Were the Czars established by law - with the advice and consent of the Senate?

5) Reprieve or pardon persons accused of crimes

He shall have power to grant reprieves and pardons for offenses against the United States, except in cases of impeachment

Were all people who were pardoned by Presidents convicted for offenses against the United States?

6) Veto bills passed by Congress

7) The Constitution provides one additional power - only in extreme circumstances:

He may, on extraordinary occasions, convene both Houses, or either of them, and in case of disagreement between them, with respect to the time of adjournment, he may adjourn them to such time as he shall think proper.


These powers were considered TOO EXTENSIVE by many Americans & initiated a fight against ratification of the Constitution.

To make the President accountable, the Constitution requires that he report to the Congress:

He shall from time to time give to the Congress information of the state of the union, and recommend to their consideration such measures as he shall judge necessary and expedient.

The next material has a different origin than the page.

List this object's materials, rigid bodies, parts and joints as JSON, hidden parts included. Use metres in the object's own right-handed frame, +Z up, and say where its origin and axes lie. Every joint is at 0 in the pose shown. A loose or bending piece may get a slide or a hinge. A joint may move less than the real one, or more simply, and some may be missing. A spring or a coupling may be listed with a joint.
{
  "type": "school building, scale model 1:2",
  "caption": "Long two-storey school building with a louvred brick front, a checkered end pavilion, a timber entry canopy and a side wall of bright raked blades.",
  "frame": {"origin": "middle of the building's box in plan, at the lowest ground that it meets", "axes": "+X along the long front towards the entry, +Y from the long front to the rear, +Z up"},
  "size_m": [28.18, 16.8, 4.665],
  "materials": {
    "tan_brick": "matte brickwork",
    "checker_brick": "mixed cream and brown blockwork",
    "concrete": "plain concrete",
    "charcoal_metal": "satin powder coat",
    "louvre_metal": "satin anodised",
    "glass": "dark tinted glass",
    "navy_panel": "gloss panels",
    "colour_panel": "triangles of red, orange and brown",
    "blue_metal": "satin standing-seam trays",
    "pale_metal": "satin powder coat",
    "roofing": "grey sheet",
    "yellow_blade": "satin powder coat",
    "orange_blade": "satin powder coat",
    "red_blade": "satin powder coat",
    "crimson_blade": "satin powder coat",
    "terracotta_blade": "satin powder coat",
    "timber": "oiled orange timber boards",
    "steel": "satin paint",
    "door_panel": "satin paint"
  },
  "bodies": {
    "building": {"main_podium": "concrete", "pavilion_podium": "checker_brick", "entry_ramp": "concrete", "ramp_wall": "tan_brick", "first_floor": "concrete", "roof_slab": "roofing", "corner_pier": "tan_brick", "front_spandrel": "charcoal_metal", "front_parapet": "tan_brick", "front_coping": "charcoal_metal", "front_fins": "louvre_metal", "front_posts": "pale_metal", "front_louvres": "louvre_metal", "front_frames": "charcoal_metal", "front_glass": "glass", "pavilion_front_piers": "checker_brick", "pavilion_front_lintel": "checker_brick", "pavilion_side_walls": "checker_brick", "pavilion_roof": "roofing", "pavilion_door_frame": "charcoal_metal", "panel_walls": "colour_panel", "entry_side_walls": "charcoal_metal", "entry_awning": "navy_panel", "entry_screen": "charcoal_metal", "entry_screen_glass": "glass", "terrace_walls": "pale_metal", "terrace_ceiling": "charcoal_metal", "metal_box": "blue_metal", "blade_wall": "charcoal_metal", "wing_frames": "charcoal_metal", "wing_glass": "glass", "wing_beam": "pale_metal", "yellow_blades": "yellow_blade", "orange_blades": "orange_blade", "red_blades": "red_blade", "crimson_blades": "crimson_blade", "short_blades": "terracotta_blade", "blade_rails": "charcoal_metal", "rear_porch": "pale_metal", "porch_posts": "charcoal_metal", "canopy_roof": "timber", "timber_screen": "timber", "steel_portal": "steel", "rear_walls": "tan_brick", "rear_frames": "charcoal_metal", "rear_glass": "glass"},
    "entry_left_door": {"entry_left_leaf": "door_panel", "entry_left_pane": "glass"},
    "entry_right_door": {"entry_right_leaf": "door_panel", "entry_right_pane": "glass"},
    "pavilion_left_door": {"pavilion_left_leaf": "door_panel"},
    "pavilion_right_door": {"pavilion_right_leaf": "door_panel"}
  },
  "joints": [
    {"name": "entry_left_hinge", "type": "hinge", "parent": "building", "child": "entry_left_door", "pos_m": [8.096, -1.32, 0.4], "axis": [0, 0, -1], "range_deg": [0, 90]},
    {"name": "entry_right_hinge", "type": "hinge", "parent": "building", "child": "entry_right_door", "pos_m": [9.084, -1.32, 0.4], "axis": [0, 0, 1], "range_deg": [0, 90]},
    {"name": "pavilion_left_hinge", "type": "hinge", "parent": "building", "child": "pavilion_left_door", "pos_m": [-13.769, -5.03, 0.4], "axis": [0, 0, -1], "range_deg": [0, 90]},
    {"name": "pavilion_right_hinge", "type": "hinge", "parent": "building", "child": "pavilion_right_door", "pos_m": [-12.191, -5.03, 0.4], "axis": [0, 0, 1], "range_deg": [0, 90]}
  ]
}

The Constitution, for the most part, ignored the responsibilities of the Vice President. He is given only one official duty - to preside over the Senate. He is not allowed to vote in the Senate, except where there is a tie.

The Constitution initially did not state that the Vice President becomes President in the event of death, resignation, or impeachment of the President. Although it was an established custom, the right of the Vice President to assume the office was formally approved in 1967 with the 25th Amendment.


Now, I ask one question: Can you associate a power, that the Constitution provides to the President, with what he is doing now?

I will grant that he can "recommend to their (the Congresses) consideration" measures he judges to be necessary. The important word in that statement is "recommend".